L’esempio riguarda l’immagine della SN2011fe esplosa in M101, bellissima galassia in Ursa Major, ripresa alle 20h 44min di T.U. del 8 settembre 2011.

a)     Come prima operazione dobbiamo ruotare l’immagine in modo che la strisciata dello spettro sia perfettamente orizzontale; è buona regola, per facilitare l’operazione, che già in fase di ripresa si ruoti il reticolo in modo tale che gli spettri delle stelle presenti nel campo differiscano di pochi gradi dalla orizzontalità.

b)    L’operazione successiva consiste nel ritagliare la porzione di immagine contenente lo spettro e la stella (qui di seguito).

c)     Dopo aver uniformato il fondo cielo attorno allo spettro (comando l_sky2 di Iris), possiamo eseguire, sempre con Iris, il binning dell’immagine (comando l_bin), ottenendo in tal modo un’immagine finale dello spettro in due dimensioni.

d)      Il passo successivo riguarda l’elaborazione dello spettro in modo da ottenere la calibrazione in lunghezza d’onda dello stesso; carichiamo quindi l’immagine con un software adatto allo scopo. In questo articolo prenderemo in considerazione “VisualSpec”, reperibile gratuitamente su Internet. Dopo aver caricato l’immagine dello spettro, attraverso il programma ricaviamo il profilo spettrale grezzo.

Possiamo osservare che su tale diagramma l’asse X riporta la lunghezza in pixel dell’immagine e l’asse Y la loro intensità relativa. Per poter calibrare lo spettro in lunghezza d’onda dovremo individuare due riferimenti noti su di esso: il primo è l’immagine della supernova all’ordine zero che sarà anche la lunghezza d’onda λ=0; il secondo sarà nel nostro caso (supernova di tipo Ia) una delle evidenti righe in assorbimento del silicio (ingrandire cliccando il grafico qui sulla destra), oppure una delle righe della serie di balmer dell’idrogeno se trattasi di supernova di tipo Ib o in alternativa la riga, sempre in assorbimento, dell’ossigeno atmosferico a 6875 Angstrom, presente su qualsiasi spettro stellare. La calibrazione dello spettro ci permetterà di individuare anche le altre eventuali righe visibili in esso, oltre che valutare la risoluzione spettrale raggiunta, nel caso preso in esame circa 15 A/pix, quindi bassa.

Ovviamente con risoluzioni così basse lo spettro non ci può dare notizie attendibili oltre quelle di poter individuare le righe principali e la conseguente classificazione della supernova che comunque non è poca cosa. Risultano perciò superflue  tutte le successive operazioni matematiche che andrebbero eseguite sul profilo spettrale, quali ad es. la normalizzazione in flusso, il calcolo e la sottrazione della risposta spettrale della ccd utilizzata, la correzione in riferimento all’estinzione atmosferica, la sottrazione delle righe generate dall’atmosfera terrestre (O2, H2O) ecc.
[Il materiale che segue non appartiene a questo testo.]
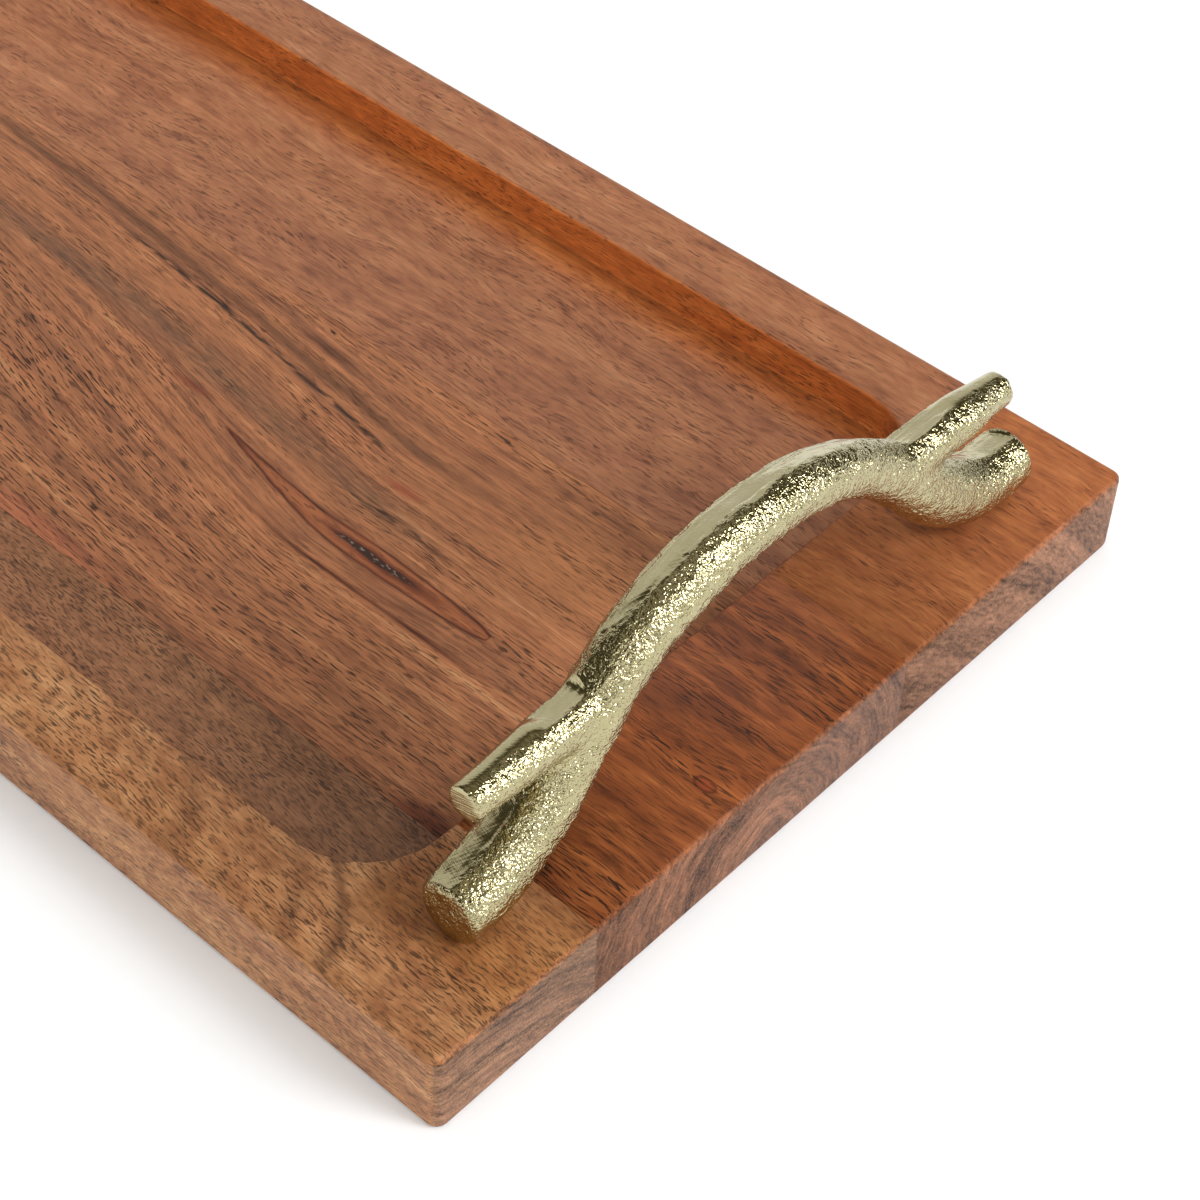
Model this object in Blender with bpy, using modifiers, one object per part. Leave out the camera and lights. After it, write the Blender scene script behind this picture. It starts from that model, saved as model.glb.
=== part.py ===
"""Wooden serving tray with a routed well and a cast brass twig handle at each end.

The board is glued up from three staves and stands on its flat underside.
Each handle is one casting, held by two machine screws from below.
Units are metres. +X runs along the board, +Z is up, and the origin is the
centre of the underside.
"""

import math

import bmesh
import bpy
from mathutils import Matrix, Vector

# Board
BOARD_LENGTH = 0.508
BOARD_WIDTH = 0.203
BOARD_THICKNESS = 0.020
CORNER_RADIUS = 0.0025
EDGE_RADIUS = 0.0012
GLUE_LINE = 0.0001
FRONT_JOINT_Y = -0.061
BACK_JOINT_Y = 0.028

# Well routed into the top of the board
WELL_DEPTH = 0.008
SIDE_RIM = 0.017
END_RIM = 0.034
WELL_CORNER_RADIUS = 0.018
WELL_DRAFT = 0.0008
FLOOR_FILLET = 0.0008
RIM_ROUNDING = 0.0010

# Handle, in its own frame: Y along the grip, Z up from the board's top
HANDLE_INSET = 0.0176
FOOT_GAP = 0.0003
# (y, z, radius) along the centre of the main branch, from foot to foot
MAIN_BRANCH = (
    (-0.0835, 0.0060, 0.0069),
    (-0.0720, 0.0085, 0.0074),
    (-0.0585, 0.0160, 0.0070),
    (-0.0510, 0.0235, 0.0065),
    (-0.0380, 0.0380, 0.0064),
    (-0.0200, 0.0465, 0.0065),
    (-0.0040, 0.0488, 0.0063),
    (0.0140, 0.0462, 0.0062),
    (0.0315, 0.0373, 0.0060),
    (0.0450, 0.0250, 0.0066),
    (0.0565, 0.0140, 0.0074),
    (0.0690, 0.0072, 0.0073),
    (0.0860, 0.0062, 0.0067),
)
FRONT_TWIG = (
    (-0.0430, 0.0330, 0.0054),
    (-0.0590, 0.0328, 0.0048),
    (-0.0800, 0.0326, 0.0038),
)
BACK_TWIG = (
    (0.0410, 0.0315, 0.0052),
    (0.0600, 0.0310, 0.0050),
    (0.0770, 0.0295, 0.0037),
)
# Where the ends are sawn off
FRONT_FOOT_END = -0.0808
BACK_FOOT_END = 0.0826
FRONT_TWIG_END = -0.0766
BACK_TWIG_END = 0.0748
CAST_VOXEL = 0.0011
CAST_SMOOTHING = 5
CAST_TRIANGLE_SHARE = 0.13

# Screws and washers under the handle feet
SCREW_YS = (-0.0735, 0.0755)
SHANK_RADIUS = 0.0025
SCREW_LENGTH = 0.020
HEAD_RADIUS = 0.00475
HEAD_HEIGHT = 0.0033
SOCKET_ACROSS_FLATS = 0.003
SOCKET_DEPTH = 0.0018
WASHER_RADIUS = 0.0058
WASHER_HOLE_RADIUS = 0.0028
WASHER_THICKNESS = 0.001
RUNNING_GAP = 0.0003
CLEARANCE_HOLE_RADIUS = 0.003
COUNTERBORE_RADIUS = 0.0065
COUNTERBORE_DEPTH = 0.006
TAPPED_HOLE_DEPTH = 0.0085

ROUND_SIDES = 24
OVERSHOOT = 0.005


def clear_scene():
    for obj in list(bpy.data.objects):
        bpy.data.objects.remove(obj, do_unlink=True)


def new_collection(name, hidden=False):
    collection = bpy.data.collections.new(name)
    collection.hide_render = hidden
    bpy.context.scene.collection.children.link(collection)
    return collection


def principled(name, colour, roughness, metallic):
    material = bpy.data.materials.new(name)
    material.use_nodes = True
    shader = material.node_tree.nodes["Principled BSDF"]
    shader.inputs["Base Color"].default_value = (*colour, 1.0)
    shader.inputs["Roughness"].default_value = roughness
    shader.inputs["Metallic"].default_value = metallic
    return material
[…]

Una volta calibrato lo spettro in lunghezza d’onda, per poter classificare la supernova occorre individuare esattamente le righe di assorbimento o emissione presenti nello spettro. E’ questa un’operazione tutt’altro che banale, soprattutto nelle due fasi preliminari. Occorre infatti per prima cosa correggere lo spettro in riferimento alla velocità di recessione della “host galaxy” (a seconda della distanza le righe saranno più o meno spostate verso le lunghezze d’onda del rosso), dopodiché si dovranno individuare le lunghezze d’onda delle righe principali che dovranno essere confrontate con le lunghezze d’onda di transizioni atomiche note, disponibili nei cataloghi, in tal modo individuando i corrispondenti elementi chimici.

A questo punto la classificazione della supernova risulta abbastanza agevole, tenendo conto delle seguenti caratteristiche:

  • a)   se si individuano righe di idrogeno (H-alpha – 6563A, H-beta – 4861A) e’ una tipo II;
  • b)   se non ci sono righe di idrogeno, e’ una tipo I.
  • c)   se ci sono righe di He I (5876A, oppure 7065A oppure 10830A) e’ una tipo Ib;
  • d)   se ci sono righe di Si II (per es. a 6355A) e S II e’ una tipo Ia;
  • e)   se non ci sono tutte le righe menzionate prima, e’ una tipo Ic.
  • f)    se le righe sono strette e in emissione, non  provengono dagli ejecta della supernova, bensì da materiale circumstellare pre-esistente. Però se le righe strette sono di idrogeno, avremo invece una tipo II-n (n = narrow = stretto), oppure
  • g)   se le righe strette sono di He I avremo una tipo  Ib-n.